Labor, Industry and Government
by
[Appleton-Century, $2.00]
MATTHEW WOLL, a vice president of the American Federation of Labor, has prepared a philosophic basis for the conduct of organized labor in the United States. Curiously enough, much that Mr. Woll says conflicts with the actual manifestations of labor policy at the present time. For instance, Mr. Woll contends that ‘there is no employer or group of employers who can keep employees from organizing if they want to organize. The law says that employees have the right to organize. Labor should not expect much more than that.‘
As a matter of fact, under the New Deal the American Federation of Labor has consistently expected much more than that. It has held not only that labor should organize, but that it should organize for collective bargaining, and that a majority of the organized laborers in each enterprise should completely dominate the situation without any proportional representation to minorities; and furthermore that, as specified in the Wagner Bill, industry should be so restricted that no other form of employee representation should be tolerated but the American Federation of Labor.
Mr. Woll seems to hold that the American Federation of Labor’s entire theory of collective bargaining as represented by Section 7(a) of the NIRA, by the Wagner Bill, by the Guffey Bill, and by countless speeches and statements of officials, is wrong. His chapter on collective bargaining might have been written by any industrialist.
It becomes obvious that Mr. Woll’s difficulty arises from his antagonism to Communism and Fascism. On the one hand, he wants labor to fight for higher wages, shorter hours, and all the benefits for which his organization has been contending; on the other hand, he dreads the possibility of government participation in the codification of industry, which might lead either to Communism or to Fascism.

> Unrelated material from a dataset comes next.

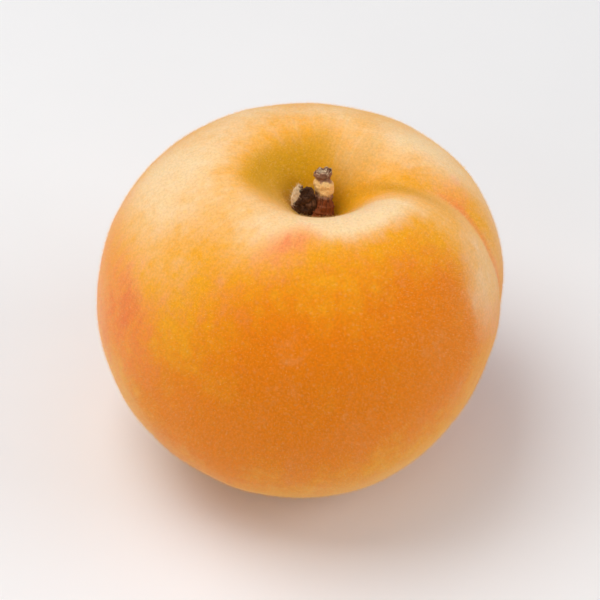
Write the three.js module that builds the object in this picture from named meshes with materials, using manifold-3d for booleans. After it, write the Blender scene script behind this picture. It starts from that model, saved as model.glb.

He says, ‘It must be clearly evident to all right-thinking persons that the government cannot bind employers into any form of employment contract without at the same time binding employees as well,’ This is, of course, the view of industrialists and is antagonistic to the policy of the Federation of Labor. If one will scrutinize the Wagner Bill, it becomes immediately evident that the objective of this measure is to hind employers and to release labor from any responsibilities. On this point Mr. Woll stands for individualistic conduct by the workers and seems to defend individualism on the part of the employer; and his fear of government action which might limit the workers’ right to strike leads him to suggest that in the end the only protection for labor may be sabotage.
In his defense of the right to strike he comes upon this idea: ‘Labor is justified in its suspicions of governmentalism. It leads to compulsory adjustments. It leads to rules and governmental enforcement of rules. . . . Dictatorships the world over begin with the weakening of labor by limiting or denying the right to strike, and when that has happened the subjection of labor is partially completed. The cartelization of American industry which has gone on under codes is a familiar story in the early history of Fascist Italy. Are we heading toward a business Fascism? ’
Mr. Woll has undoubtedly contributed a valuable treatise to the general discussion of labor under the New Deal. Few American labor leaders have thought out their problem as thoroughly as he has. Most of them function politically without adhering to any basic principles except the opportunism of Sam Gompers. When Mr. Woll attempts to work out a set of basic principles to guide American labor, he seems to develop the same line of thought which, during the past year, has actuated many critics of his own organization.